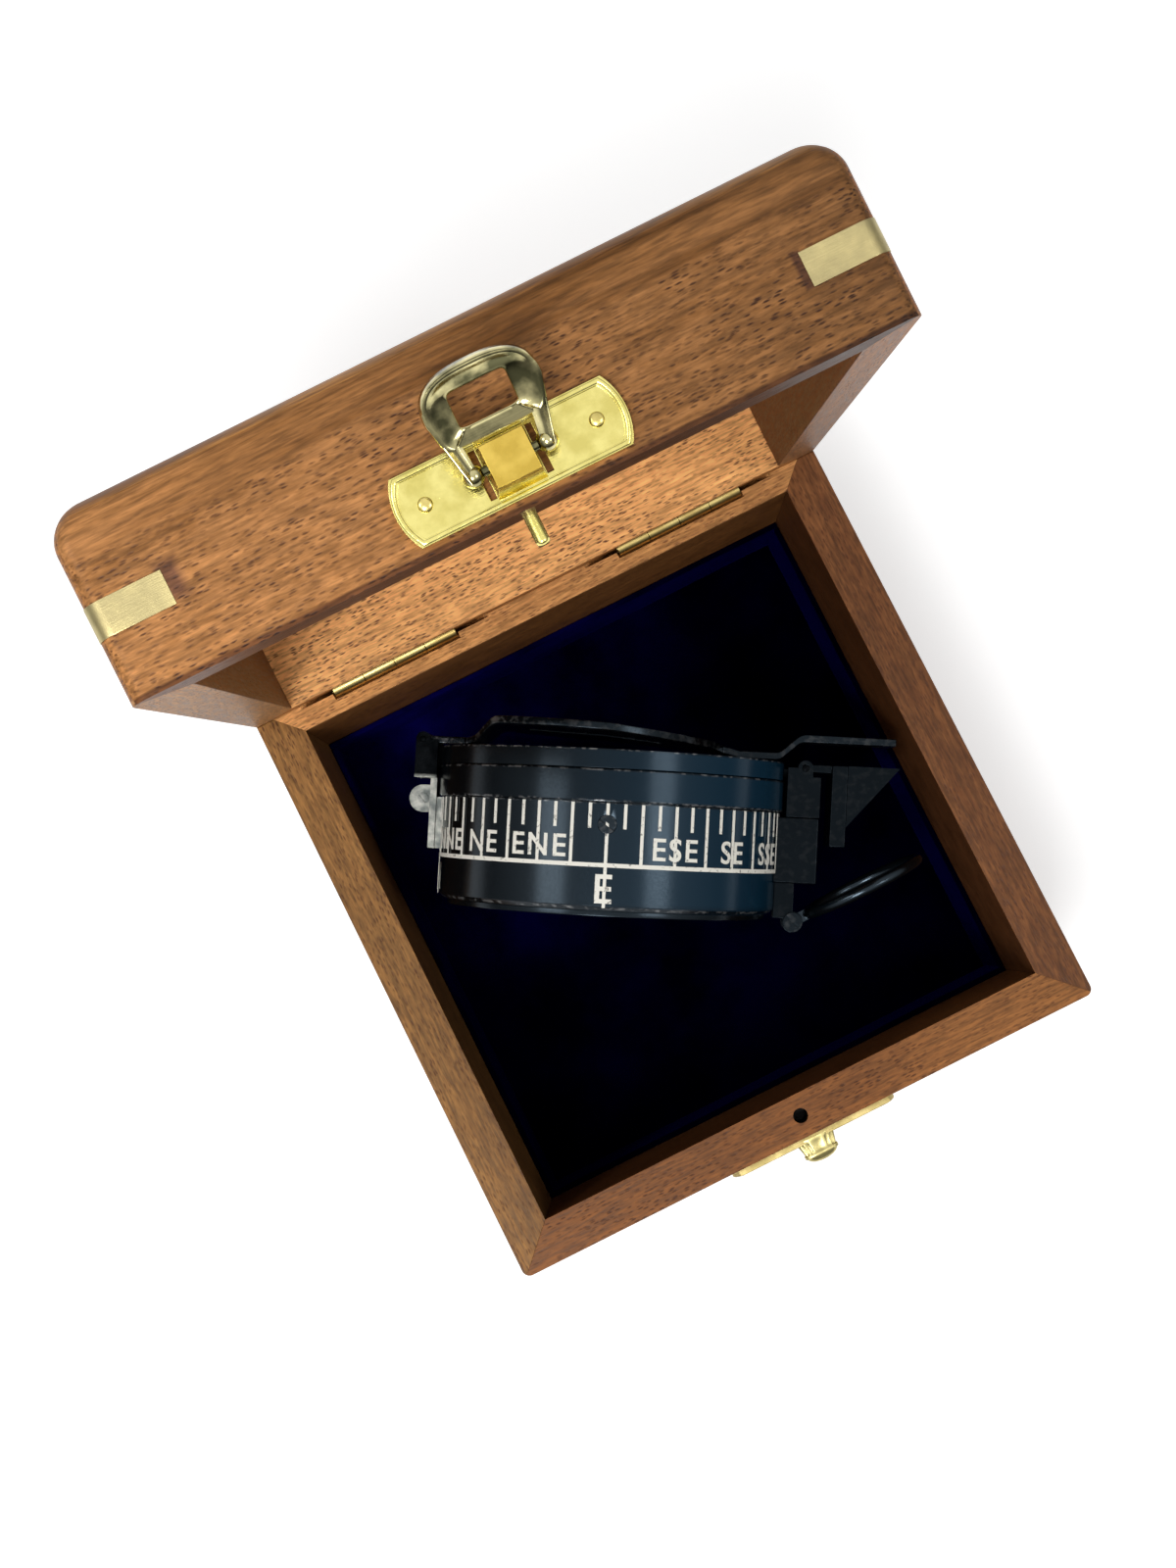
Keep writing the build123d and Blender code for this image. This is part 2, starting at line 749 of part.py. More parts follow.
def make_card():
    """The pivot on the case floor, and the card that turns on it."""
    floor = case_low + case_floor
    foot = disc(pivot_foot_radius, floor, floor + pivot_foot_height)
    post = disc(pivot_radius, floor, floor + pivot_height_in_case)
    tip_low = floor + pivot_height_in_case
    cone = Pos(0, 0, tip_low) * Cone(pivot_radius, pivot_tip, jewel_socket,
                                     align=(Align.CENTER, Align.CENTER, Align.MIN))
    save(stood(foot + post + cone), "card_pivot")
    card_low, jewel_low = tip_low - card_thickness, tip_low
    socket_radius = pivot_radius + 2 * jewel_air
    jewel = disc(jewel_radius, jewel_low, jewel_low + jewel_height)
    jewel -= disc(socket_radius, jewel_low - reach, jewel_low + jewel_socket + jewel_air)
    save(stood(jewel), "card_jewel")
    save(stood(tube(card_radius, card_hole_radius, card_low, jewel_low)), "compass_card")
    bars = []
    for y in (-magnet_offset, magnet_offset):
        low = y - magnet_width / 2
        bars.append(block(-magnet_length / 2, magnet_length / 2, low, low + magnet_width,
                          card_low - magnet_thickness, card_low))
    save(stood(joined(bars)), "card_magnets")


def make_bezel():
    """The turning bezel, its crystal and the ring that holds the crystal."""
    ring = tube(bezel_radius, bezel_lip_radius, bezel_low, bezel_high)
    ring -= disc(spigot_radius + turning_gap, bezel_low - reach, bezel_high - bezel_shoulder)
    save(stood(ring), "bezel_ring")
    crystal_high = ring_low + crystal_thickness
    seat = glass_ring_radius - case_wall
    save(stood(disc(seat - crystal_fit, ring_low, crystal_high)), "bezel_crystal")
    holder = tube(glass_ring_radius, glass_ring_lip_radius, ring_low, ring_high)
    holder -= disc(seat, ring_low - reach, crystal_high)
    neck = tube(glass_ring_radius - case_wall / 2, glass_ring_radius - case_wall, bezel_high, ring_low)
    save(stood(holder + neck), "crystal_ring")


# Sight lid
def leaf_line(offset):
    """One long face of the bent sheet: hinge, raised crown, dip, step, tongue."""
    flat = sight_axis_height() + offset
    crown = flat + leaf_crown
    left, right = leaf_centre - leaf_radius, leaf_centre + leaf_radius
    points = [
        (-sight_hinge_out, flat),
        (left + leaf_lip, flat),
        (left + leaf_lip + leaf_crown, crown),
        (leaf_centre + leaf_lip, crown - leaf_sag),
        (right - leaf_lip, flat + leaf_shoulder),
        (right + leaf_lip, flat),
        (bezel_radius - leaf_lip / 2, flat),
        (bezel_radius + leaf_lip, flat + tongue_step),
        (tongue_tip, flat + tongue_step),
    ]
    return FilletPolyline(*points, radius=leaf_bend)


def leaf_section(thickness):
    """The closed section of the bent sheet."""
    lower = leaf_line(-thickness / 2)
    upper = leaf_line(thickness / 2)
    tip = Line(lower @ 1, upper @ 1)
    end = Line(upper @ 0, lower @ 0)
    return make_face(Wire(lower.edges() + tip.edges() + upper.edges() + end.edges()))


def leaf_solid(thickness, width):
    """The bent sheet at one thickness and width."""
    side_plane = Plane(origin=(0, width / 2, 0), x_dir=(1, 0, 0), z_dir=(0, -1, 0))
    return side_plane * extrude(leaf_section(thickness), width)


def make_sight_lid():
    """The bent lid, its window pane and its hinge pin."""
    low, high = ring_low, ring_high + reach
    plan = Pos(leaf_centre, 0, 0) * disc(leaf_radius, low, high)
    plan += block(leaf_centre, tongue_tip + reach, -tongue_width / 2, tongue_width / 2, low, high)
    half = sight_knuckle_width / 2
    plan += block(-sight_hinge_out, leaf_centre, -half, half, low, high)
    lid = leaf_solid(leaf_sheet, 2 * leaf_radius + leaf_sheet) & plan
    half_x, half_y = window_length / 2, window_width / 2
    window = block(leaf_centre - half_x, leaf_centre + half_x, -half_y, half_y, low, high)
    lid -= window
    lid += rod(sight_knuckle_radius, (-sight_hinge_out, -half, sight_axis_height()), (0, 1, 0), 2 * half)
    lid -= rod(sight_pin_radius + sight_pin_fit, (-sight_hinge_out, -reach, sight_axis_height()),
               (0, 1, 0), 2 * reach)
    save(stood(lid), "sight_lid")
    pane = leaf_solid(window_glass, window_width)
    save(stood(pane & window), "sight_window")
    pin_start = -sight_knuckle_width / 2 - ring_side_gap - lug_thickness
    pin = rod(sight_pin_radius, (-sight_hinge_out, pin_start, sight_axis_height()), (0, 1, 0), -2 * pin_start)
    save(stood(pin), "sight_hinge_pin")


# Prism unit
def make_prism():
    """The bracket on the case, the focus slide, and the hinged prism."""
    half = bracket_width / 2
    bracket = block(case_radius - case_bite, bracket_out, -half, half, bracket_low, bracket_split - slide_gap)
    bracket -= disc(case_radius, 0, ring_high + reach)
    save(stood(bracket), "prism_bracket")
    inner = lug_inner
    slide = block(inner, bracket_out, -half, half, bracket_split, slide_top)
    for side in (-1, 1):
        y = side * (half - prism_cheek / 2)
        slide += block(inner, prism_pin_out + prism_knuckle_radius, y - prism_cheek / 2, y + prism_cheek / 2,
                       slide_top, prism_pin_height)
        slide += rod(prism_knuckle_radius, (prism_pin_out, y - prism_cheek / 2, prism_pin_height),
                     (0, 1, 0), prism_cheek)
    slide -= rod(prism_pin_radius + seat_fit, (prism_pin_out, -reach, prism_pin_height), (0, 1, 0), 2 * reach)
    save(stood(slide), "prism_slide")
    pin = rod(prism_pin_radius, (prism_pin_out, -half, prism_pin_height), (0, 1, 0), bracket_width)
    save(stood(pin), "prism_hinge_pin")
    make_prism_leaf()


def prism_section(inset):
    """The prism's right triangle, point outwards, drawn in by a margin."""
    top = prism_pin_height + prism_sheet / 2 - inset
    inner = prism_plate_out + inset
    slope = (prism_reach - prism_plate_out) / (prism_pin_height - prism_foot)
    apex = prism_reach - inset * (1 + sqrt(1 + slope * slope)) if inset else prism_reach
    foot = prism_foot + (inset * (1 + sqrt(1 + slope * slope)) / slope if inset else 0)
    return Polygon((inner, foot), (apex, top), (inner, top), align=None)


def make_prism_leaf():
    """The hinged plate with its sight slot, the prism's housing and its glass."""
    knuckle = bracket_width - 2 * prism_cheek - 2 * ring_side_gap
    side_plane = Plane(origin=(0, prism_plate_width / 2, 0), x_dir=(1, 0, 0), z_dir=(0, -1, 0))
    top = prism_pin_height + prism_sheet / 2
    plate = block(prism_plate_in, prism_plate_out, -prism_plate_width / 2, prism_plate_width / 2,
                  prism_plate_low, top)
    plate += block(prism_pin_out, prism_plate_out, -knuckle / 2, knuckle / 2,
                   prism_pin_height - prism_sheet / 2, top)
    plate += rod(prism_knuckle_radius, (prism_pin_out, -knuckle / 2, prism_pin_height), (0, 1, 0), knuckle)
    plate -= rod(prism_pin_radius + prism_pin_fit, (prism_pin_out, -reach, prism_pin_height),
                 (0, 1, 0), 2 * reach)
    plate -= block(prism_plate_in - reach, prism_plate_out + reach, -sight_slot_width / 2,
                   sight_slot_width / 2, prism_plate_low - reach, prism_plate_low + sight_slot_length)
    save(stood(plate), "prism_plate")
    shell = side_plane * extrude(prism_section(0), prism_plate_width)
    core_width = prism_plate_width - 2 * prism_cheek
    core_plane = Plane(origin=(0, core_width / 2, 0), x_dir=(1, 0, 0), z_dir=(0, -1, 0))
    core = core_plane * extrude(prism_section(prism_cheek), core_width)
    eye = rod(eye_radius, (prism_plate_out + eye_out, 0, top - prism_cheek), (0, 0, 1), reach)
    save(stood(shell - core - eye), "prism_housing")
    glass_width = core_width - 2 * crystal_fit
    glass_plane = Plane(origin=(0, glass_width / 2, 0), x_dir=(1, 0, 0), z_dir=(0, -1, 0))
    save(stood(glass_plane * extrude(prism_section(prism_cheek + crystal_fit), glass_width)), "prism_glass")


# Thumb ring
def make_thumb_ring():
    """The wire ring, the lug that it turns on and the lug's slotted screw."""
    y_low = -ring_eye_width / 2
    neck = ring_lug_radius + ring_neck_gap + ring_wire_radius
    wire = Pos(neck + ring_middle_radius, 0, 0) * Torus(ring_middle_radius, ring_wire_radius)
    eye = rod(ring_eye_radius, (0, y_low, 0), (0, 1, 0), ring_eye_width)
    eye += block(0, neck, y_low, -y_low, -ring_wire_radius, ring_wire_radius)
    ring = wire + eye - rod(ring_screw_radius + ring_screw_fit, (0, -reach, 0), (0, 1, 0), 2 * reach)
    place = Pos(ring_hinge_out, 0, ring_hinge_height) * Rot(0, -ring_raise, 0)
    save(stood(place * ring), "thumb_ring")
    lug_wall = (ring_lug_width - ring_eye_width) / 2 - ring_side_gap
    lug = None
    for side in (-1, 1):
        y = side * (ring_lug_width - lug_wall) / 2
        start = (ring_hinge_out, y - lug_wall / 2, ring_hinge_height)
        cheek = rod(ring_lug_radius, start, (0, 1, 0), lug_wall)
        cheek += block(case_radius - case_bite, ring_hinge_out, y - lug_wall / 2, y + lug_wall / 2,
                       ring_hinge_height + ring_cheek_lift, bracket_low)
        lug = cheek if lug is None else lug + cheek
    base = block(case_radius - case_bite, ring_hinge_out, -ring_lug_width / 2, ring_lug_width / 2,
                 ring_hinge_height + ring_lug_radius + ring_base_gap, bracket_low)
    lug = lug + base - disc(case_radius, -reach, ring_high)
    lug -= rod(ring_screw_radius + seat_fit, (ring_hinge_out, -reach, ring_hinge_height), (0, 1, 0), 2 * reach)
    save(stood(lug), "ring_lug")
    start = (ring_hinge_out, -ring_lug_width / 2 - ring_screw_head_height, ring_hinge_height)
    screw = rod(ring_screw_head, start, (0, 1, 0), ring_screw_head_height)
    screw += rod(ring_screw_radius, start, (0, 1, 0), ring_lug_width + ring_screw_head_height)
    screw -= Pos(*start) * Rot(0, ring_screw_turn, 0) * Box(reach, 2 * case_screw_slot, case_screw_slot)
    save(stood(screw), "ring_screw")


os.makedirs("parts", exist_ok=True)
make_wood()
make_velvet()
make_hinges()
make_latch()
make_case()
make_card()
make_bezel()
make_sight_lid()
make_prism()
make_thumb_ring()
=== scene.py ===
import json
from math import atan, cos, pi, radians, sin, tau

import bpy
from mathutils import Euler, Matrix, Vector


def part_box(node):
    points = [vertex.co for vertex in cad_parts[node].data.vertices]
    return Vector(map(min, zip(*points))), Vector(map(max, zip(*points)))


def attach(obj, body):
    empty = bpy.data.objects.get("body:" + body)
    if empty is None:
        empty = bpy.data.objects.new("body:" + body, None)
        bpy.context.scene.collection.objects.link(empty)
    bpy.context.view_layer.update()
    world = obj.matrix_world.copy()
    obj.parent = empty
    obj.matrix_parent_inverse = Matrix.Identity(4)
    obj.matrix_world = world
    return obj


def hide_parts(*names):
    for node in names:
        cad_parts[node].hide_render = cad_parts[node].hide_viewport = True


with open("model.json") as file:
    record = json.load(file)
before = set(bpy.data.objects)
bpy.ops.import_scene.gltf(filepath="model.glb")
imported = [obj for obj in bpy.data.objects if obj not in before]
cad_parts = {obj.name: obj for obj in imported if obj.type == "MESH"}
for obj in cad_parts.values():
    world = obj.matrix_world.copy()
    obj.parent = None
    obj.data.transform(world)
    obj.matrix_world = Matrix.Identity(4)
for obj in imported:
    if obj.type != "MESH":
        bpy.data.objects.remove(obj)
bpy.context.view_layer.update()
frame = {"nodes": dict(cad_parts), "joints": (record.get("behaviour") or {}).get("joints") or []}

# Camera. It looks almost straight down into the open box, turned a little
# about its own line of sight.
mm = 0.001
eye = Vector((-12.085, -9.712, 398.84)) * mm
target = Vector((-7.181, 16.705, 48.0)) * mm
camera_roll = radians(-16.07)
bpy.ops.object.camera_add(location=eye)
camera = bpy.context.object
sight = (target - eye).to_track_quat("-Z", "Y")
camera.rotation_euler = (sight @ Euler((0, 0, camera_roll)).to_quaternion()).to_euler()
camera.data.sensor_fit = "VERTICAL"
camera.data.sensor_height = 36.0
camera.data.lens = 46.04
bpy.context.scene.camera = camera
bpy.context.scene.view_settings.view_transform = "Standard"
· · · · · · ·
Exercise:
Show the lines of the data that hold the word "record".

Task response:
    record = json.load(file)
frame = {"nodes": dict(cad_parts), "joints": (record.get("behaviour") or {}).get("joints") or []}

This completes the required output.